- _RECORDS FOR THE TASK_
■ ■ ■ ■ ■

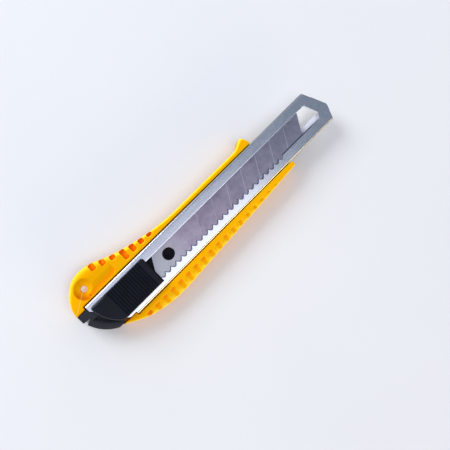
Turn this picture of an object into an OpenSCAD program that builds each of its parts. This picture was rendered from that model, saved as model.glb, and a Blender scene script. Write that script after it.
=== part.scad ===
// Snap-off utility knife: a yellow moulded grip, a stamped steel sleeve, a scored blade on a
// sliding carrier with a self-locking thumb slide, and a pull-out end cap that snaps the blade.
// +X points to the tip, +Y to the cutting edge, +Z out of the slider face.
// The grip's flat back lies on z = 0, the sleeve's centreline is y = 0, and x = 0 is mid-length.

/* [Sleeve] */
// Outside width of the steel sleeve
sleeve_w = 20; // [19.8:0.1:20.2]
// Outside height of the steel sleeve
sleeve_h = 4.2; // [4.2:0.1:4.6]
// Sheet thickness of the sleeve
sheet = 0.7; // [0.6:0.1:0.7]
// Pitch of the ratchet waves along the lower lip
wave_pitch = 3.515; // [3.5:0.005:3.55]
// Depth of the ratchet waves
wave_depth = 1.5; // [1.3:0.1:1.6]

/* [Blade] */
// Length of the blade between its slanted ends, measured along the centreline
blade_l = 100; // [96:1:100]
// Width of the blade
blade_w = 18; // [17.8:0.1:18]
// Thickness of the blade
blade_t = 0.5; // [0.4:0.05:0.6]
// Distance from one snap line to the next
snap_pitch = 10; // [8:0.5:10]
// Angle between a snap line and the knife's length
snap_angle = 60; // [58:1:62]
// Radius of the hole that the carrier's stud holds
blade_hole_r = 2.9; // [2.8:0.1:3.1]

/* [Grip] */
// Height of the grip's side rails above the table
grip_h = 11.5; // [11:0.1:11.8]
// Height of the channel floor that carries the sleeve
floor_h = 7.8; // [7.6:0.1:7.9]
// Radius of the lanyard hole
lanyard_r = 1.6; // [1.4:0.1:1.8]
// Number of finger flutes along the spine side
spine_flutes = 18; // [12:1:18]
// Number of flutes on the cutting-edge side
edge_flutes = 7; // [4:1:7]

/* [Slider] */
// Width of the thumb slide
slider_w = 14.8; // [14.4:0.1:15]
// Top of the thumb slide above the table
slider_top = 15.5; // [15.2:0.1:16]
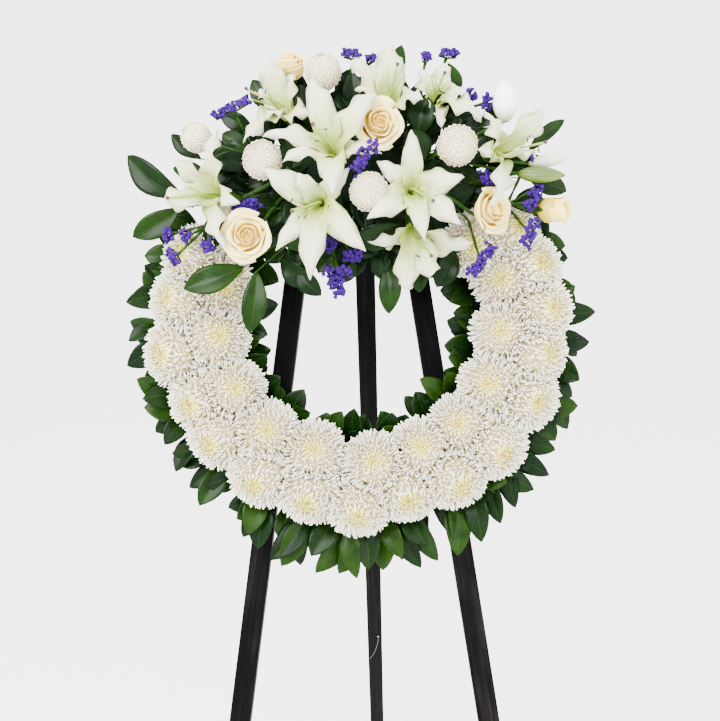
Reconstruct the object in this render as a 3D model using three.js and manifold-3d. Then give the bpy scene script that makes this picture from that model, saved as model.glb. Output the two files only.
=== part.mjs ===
// Funeral wreath of white disbud chrysanthemums with a lily and rose spray, on a folding timber easel.
// Millimetres, +Z up. The wreath faces -Y and leans back with the easel's two front legs.
// Inside the leaning group x runs right, y runs up the wreath and z points out of its face.
import * as THREE from 'three';
import { mergeVertices } from 'three/addons/utils/BufferGeometryUtils.js';
import Module from 'manifold-3d';

const wasm = await Module();
wasm.setup();

// Driving dimensions
const GAP = 0.3; // clearance between touching pieces
const LEAN = THREE.MathUtils.degToRad(10); // front legs and wreath lean back from upright
const RING_TO_FOOT = 1250; // wreath centre to the front feet, along the leaning legs
const LEG_WIDTH = 34;
const TIMBER = 20; // thickness of every leg
const LEG_SPREAD = 0.142; // sideways run of a front leg for each mm down
const LEG_HALF_SPACING = 112; // at the height of the wreath centre
const LEG_TOP = 265;
const RAIL_HEIGHT = 50;
const RAIL_THICK = 18;
const HEAD_RAIL_Y = 195;
const LOWER_RAIL_Y = -235;
const LEG_OPEN = THREE.MathUtils.degToRad(31.5); // rear leg open, measured from the front legs
const HINGE_X = 13;
const HINGE_Y = 182;
const KNUCKLE_R = 4;
const PIN_R = 1.8;
const BACKING = { inner: 188, outer: 300, back: GAP, front: 10 };
const FOAM = { inner: 200, outer: 290, back: BACKING.front + GAP, front: 62 };
const SPRAY_FOAM = { y: 236, halfLength: 130, halfHeight: 50, back: 66.3, front: 112 };
const MUM = { radius: 53, height: 32, seat: 22, lift: 25, stem: 3 };
const OUTER_ROW = { radius: 262, base: 62, tilt: 28 };
const INNER_ROW = { radius: 226, base: 61, tilt: -20 };
const STEM_R = 3;
const CLEAR = 0.6; // clearance round flowers and leaves
const SLIVER = 0.05; // edges finer than this, left by cuts, are merged away

const MATERIALS = {
  timber: finish(0x1b1917, 0.62, 0),
  steel: finish(0x8d8c88, 0.35, 1),
  backing: finish(0x26332a, 0.7, 0),
  foam: finish(0x2f5a35, 0.95, 0),
  mum: finish(0xf2efe0, 0.7, 0),
  pompon: finish(0xefe6d8, 0.75, 0),
  lily: finish(0xf4f5ec, 0.45, 0),
  rose: finish(0xf6e2bf, 0.5, 0),
  statice: finish(0x4a2fb0, 0.7, 0),
  leaf: finish(0x1f4a1c, 0.4, 0),
};

function finish(color, roughness, metalness) {
  return new THREE.MeshStandardMaterial({ color, roughness, metalness });
}

const vec = (x, y, z) => new THREE.Vector3(x, y, z);
const at = ([x, y, z]) => vec(x, y, z);

// Solids: three.js geometry into manifold-3d, which only joins and cuts
function solid(geometry) {
  const g = geometry.clone();
  g.deleteAttribute('normal');
  g.deleteAttribute('uv');
  const merged = mergeVertices(g, 1e-4);
  const vertProperties = new Float32Array(merged.attributes.position.array);
  const triVerts = new Uint32Array(merged.index.array);
  const mesh = new wasm.Mesh({ numProp: 3, vertProperties, triVerts });
  const body = new wasm.Manifold(mesh);
  if (body.volume() > 0) return body;
  triVerts.reverse();
  return new wasm.Manifold(new wasm.Mesh({ numProp: 3, vertProperties, triVerts }));
}

function geometryOf(body) {
  const { vertProperties, triVerts } = body.getMesh();
  const g = new THREE.BufferGeometry();
  g.setAttribute('position', new THREE.BufferAttribute(vertProperties, 3));
  g.setIndex(new THREE.BufferAttribute(triVerts, 1));
  return g;
}

function join(bodies) {
  return bodies.reduce((sum, body) => sum.add(body));
}

// The one body that is left after cutting, without the slivers that cuts leave
function largest(body) {
  const biggest = (whole) => whole.decompose().sort((a, b) => b.volume() - a.volume())[0];
  return biggest(biggest(body).simplify(SLIVER));
}

// A straight round rod or cone between two points
function rod(from, to, startR, endR = startR, sides = 6) {
  const run = to.clone().sub(from);
  const g = new THREE.CylinderGeometry(endR, startR, run.length(), sides);
  const turn = new THREE.Quaternion().setFromUnitVectors(vec(0, 1, 0), run.clone().normalize());
  const place = new THREE.Matrix4().compose(from.clone().addScaledVector(run, 0.5), turn, vec(1, 1, 1));
  return solid(g.applyMatrix4(place));
}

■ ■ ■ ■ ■

- _TASK STATEMENT_
Go back to the listing above and please repeat it exactly.

- _IN RESPONSE_
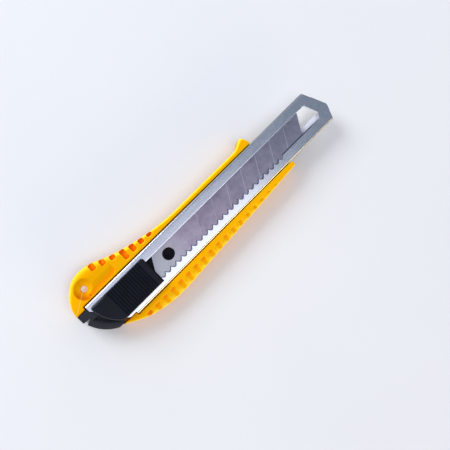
Turn this picture of an object into an OpenSCAD program that builds each of its parts. This picture was rendered from that model, saved as model.glb, and a Blender scene script. Write that script after it.
=== part.scad ===
// Snap-off utility knife: a yellow moulded grip, a stamped steel sleeve, a scored blade on a
// sliding carrier with a self-locking thumb slide, and a pull-out end cap that snaps the blade.
// +X points to the tip, +Y to the cutting edge, +Z out of the slider face.
// The grip's flat back lies on z = 0, the sleeve's centreline is y = 0, and x = 0 is mid-length.

/* [Sleeve] */
// Outside width of the steel sleeve
sleeve_w = 20; // [19.8:0.1:20.2]
// Outside height of the steel sleeve
sleeve_h = 4.2; // [4.2:0.1:4.6]
// Sheet thickness of the sleeve
sheet = 0.7; // [0.6:0.1:0.7]
// Pitch of the ratchet waves along the lower lip
wave_pitch = 3.515; // [3.5:0.005:3.55]
// Depth of the ratchet waves
wave_depth = 1.5; // [1.3:0.1:1.6]

/* [Blade] */
// Length of the blade between its slanted ends, measured along the centreline
blade_l = 100; // [96:1:100]
// Width of the blade
blade_w = 18; // [17.8:0.1:18]
// Thickness of the blade
blade_t = 0.5; // [0.4:0.05:0.6]
// Distance from one snap line to the next
snap_pitch = 10; // [8:0.5:10]
// Angle between a snap line and the knife's length
snap_angle = 60; // [58:1:62]
// Radius of the hole that the carrier's stud holds
blade_hole_r = 2.9; // [2.8:0.1:3.1]

/* [Grip] */
// Height of the grip's side rails above the table
grip_h = 11.5; // [11:0.1:11.8]
// Height of the channel floor that carries the sleeve
floor_h = 7.8; // [7.6:0.1:7.9]
// Radius of the lanyard hole
lanyard_r = 1.6; // [1.4:0.1:1.8]
// Number of finger flutes along the spine side
spine_flutes = 18; // [12:1:18]
// Number of flutes on the cutting-edge side
edge_flutes = 7; // [4:1:7]

/* [Slider] */
// Width of the thumb slide
slider_w = 14.8; // [14.4:0.1:15]
// Top of the thumb slide above the table
slider_top = 15.5; // [15.2:0.1:16]
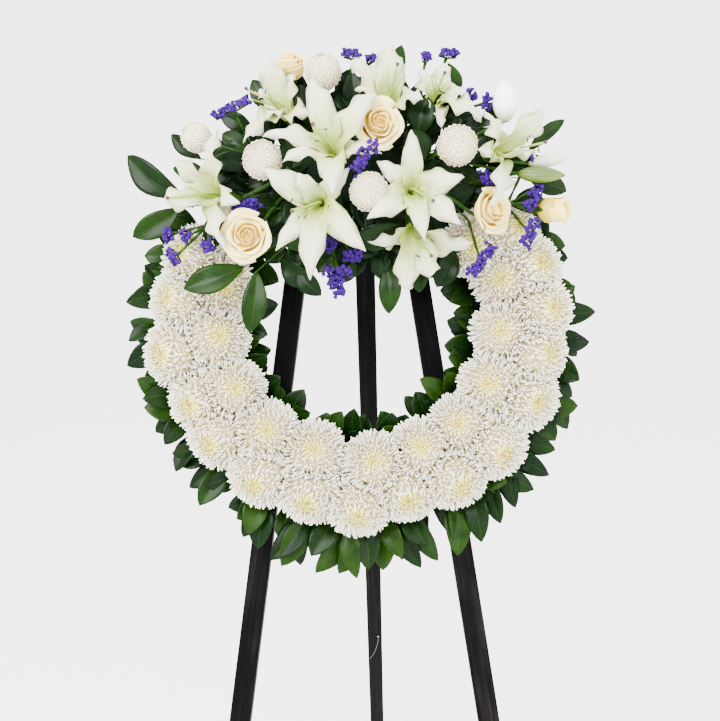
Reconstruct the object in this render as a 3D model using three.js and manifold-3d. Then give the bpy scene script that makes this picture from that model, saved as model.glb. Output the two files only.
=== part.mjs ===
// Funeral wreath of white disbud chrysanthemums with a lily and rose spray, on a folding timber easel.
// Millimetres, +Z up. The wreath faces -Y and leans back with the easel's two front legs.
// Inside the leaning group x runs right, y runs up the wreath and z points out of its face.
import * as THREE from 'three';
import { mergeVertices } from 'three/addons/utils/BufferGeometryUtils.js';
import Module from 'manifold-3d';

const wasm = await Module();
wasm.setup();

// Driving dimensions
const GAP = 0.3; // clearance between touching pieces
const LEAN = THREE.MathUtils.degToRad(10); // front legs and wreath lean back from upright
const RING_TO_FOOT = 1250; // wreath centre to the front feet, along the leaning legs
const LEG_WIDTH = 34;
const TIMBER = 20; // thickness of every leg
const LEG_SPREAD = 0.142; // sideways run of a front leg for each mm down
const LEG_HALF_SPACING = 112; // at the height of the wreath centre
const LEG_TOP = 265;
const RAIL_HEIGHT = 50;
const RAIL_THICK = 18;
const HEAD_RAIL_Y = 195;
const LOWER_RAIL_Y = -235;
const LEG_OPEN = THREE.MathUtils.degToRad(31.5); // rear leg open, measured from the front legs
const HINGE_X = 13;
const HINGE_Y = 182;
const KNUCKLE_R = 4;
const PIN_R = 1.8;
const BACKING = { inner: 188, outer: 300, back: GAP, front: 10 };
const FOAM = { inner: 200, outer: 290, back: BACKING.front + GAP, front: 62 };
const SPRAY_FOAM = { y: 236, halfLength: 130, halfHeight: 50, back: 66.3, front: 112 };
const MUM = { radius: 53, height: 32, seat: 22, lift: 25, stem: 3 };
const OUTER_ROW = { radius: 262, base: 62, tilt: 28 };
const INNER_ROW = { radius: 226, base: 61, tilt: -20 };
const STEM_R = 3;
const CLEAR = 0.6; // clearance round flowers and leaves
const SLIVER = 0.05; // edges finer than this, left by cuts, are merged away

const MATERIALS = {
  timber: finish(0x1b1917, 0.62, 0),
  steel: finish(0x8d8c88, 0.35, 1),
  backing: finish(0x26332a, 0.7, 0),
  foam: finish(0x2f5a35, 0.95, 0),
  mum: finish(0xf2efe0, 0.7, 0),
  pompon: finish(0xefe6d8, 0.75, 0),
  lily: finish(0xf4f5ec, 0.45, 0),
  rose: finish(0xf6e2bf, 0.5, 0),
  statice: finish(0x4a2fb0, 0.7, 0),
  leaf: finish(0x1f4a1c, 0.4, 0),
};

function finish(color, roughness, metalness) {
  return new THREE.MeshStandardMaterial({ color, roughness, metalness });
}

const vec = (x, y, z) => new THREE.Vector3(x, y, z);
const at = ([x, y, z]) => vec(x, y, z);

// Solids: three.js geometry into manifold-3d, which only joins and cuts
function solid(geometry) {
  const g = geometry.clone();
  g.deleteAttribute('normal');
  g.deleteAttribute('uv');
  const merged = mergeVertices(g, 1e-4);
  const vertProperties = new Float32Array(merged.attributes.position.array);
  const triVerts = new Uint32Array(merged.index.array);
  const mesh = new wasm.Mesh({ numProp: 3, vertProperties, triVerts });
  const body = new wasm.Manifold(mesh);
  if (body.volume() > 0) return body;
  triVerts.reverse();
  return new wasm.Manifold(new wasm.Mesh({ numProp: 3, vertProperties, triVerts }));
}

function geometryOf(body) {
  const { vertProperties, triVerts } = body.getMesh();
  const g = new THREE.BufferGeometry();
  g.setAttribute('position', new THREE.BufferAttribute(vertProperties, 3));
  g.setIndex(new THREE.BufferAttribute(triVerts, 1));
  return g;
}

function join(bodies) {
  return bodies.reduce((sum, body) => sum.add(body));
}

// The one body that is left after cutting, without the slivers that cuts leave
function largest(body) {
  const biggest = (whole) => whole.decompose().sort((a, b) => b.volume() - a.volume())[0];
  return biggest(biggest(body).simplify(SLIVER));
}

// A straight round rod or cone between two points
function rod(from, to, startR, endR = startR, sides = 6) {
  const run = to.clone().sub(from);
  const g = new THREE.CylinderGeometry(endR, startR, run.length(), sides);
  const turn = new THREE.Quaternion().setFromUnitVectors(vec(0, 1, 0), run.clone().normalize());
  const place = new THREE.Matrix4().compose(from.clone().addScaledVector(run, 0.5), turn, vec(1, 1, 1));
  return solid(g.applyMatrix4(place));
}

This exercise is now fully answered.